3. During deliberations, the jury asked the following question, in relevant part: “Must the Commonwealth prove that there was no entrapment? Or must the jury decide this on the basis of the evidence given by the witnesses?” The judge responded by repeating the entire entrapment instruction. When some jurors still expressed confusion over part of the instruction, the judge repeated the entire instruction again. The defendant did not object at trial, but now argues that the judge responded inappropriately to the jury question because he did not specifically address their confusion. We disagree. “The proper response to a jury question must remain within the discretion of the trial judge, who has observed the evidence and the jury firsthand and can tailor supplemental instructions accordingly.” Commonwealth v. Waite, 422 Mass. 792, 807 n.11 (1996). The judge’s discretion to formulate a response is broad. Id. The instruction correctly set out the law of entrapment, and *489the fact that the jurors asked no further questions suggests that their confusion was dispelled. There was no substantial risk of a miscarriage of justice.

Judgments affirmed.

Egregious government conduct is similar to entrapment. The challenge under egregious conduct is a constitutional due process challenge and is “reserved for . . . only the most intolerable government conduct.” United States v. Restrepo, 930 F.2d 705, 712 (9th Cir. 1991), citing United States v. Bogart, 783 F.2d 1428, 1435 (9th Cir.), vacated on other grounds sub nom. United States v. Wingender, 790 F.2d 802 (9th Cir. 1986). “The essence of due process entrapment inheres in the egregious or blatant wrongfulness of the government’s conduct.” State v. Johnson, 127 N.J. 458, 470 (1992).

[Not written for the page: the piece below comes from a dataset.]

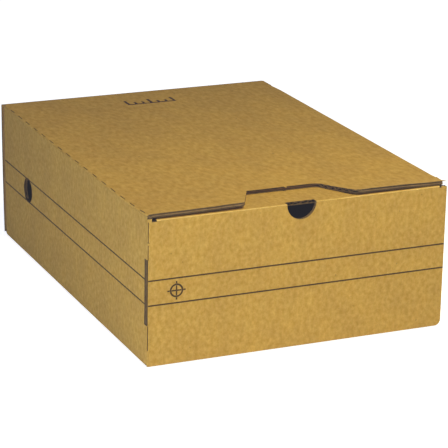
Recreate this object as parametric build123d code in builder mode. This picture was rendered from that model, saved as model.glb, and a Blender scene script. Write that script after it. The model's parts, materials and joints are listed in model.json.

The defendant requested the following instruction: “8. If you find that the police conduct in this case was so fundamentally unfair as to be offensive to our basic standards of decency, justice and fairness, then you must acquit the defendant. If the government’s actions reached this level of impropriety, you need not consider whether or not the Defendant was predisposed to commit the crime, since society cannot condone behavior on the part of government agents which is contrary to- our fundamental standards of fairness.”

The defendant argues that, because the alleged conduct in this case may have been entrapment and entrapment is a jury question, the issue of egregious government misconduct should also be a jury question. We do not agree. Entrapment focuses on the defendant’s predisposition to commit a crime. See *487Commonwealth v. Garcia, 421 Mass. 686, 691 (1996). By contrast, the inquiry here focuses primarily on the government’s conduct.

We recognize that occasionally egregious government misconduct may not come to light until the trial. In such a situation, a motion for a required finding of not guilty would be appropriate.

We have suggested that the issue of egregious government misconduct should be raised at trial. See Commonwealth v. Shuman, 391 Mass. 345, 353 (1984). The Federal courts have used factors such as “(1) the extent of the defendant’s participation in the crime; (2) whether the defendant’s criminal activity predated the government’s involvement; (3) the extent and type of government involvement in the crime; and (4) the nature of the crime.” See Note, Reconfiguring the Entrapment and Outrageous Government Conduct Doctrines, 84 Geo. L.J. 1945, 1967-1968 (1996).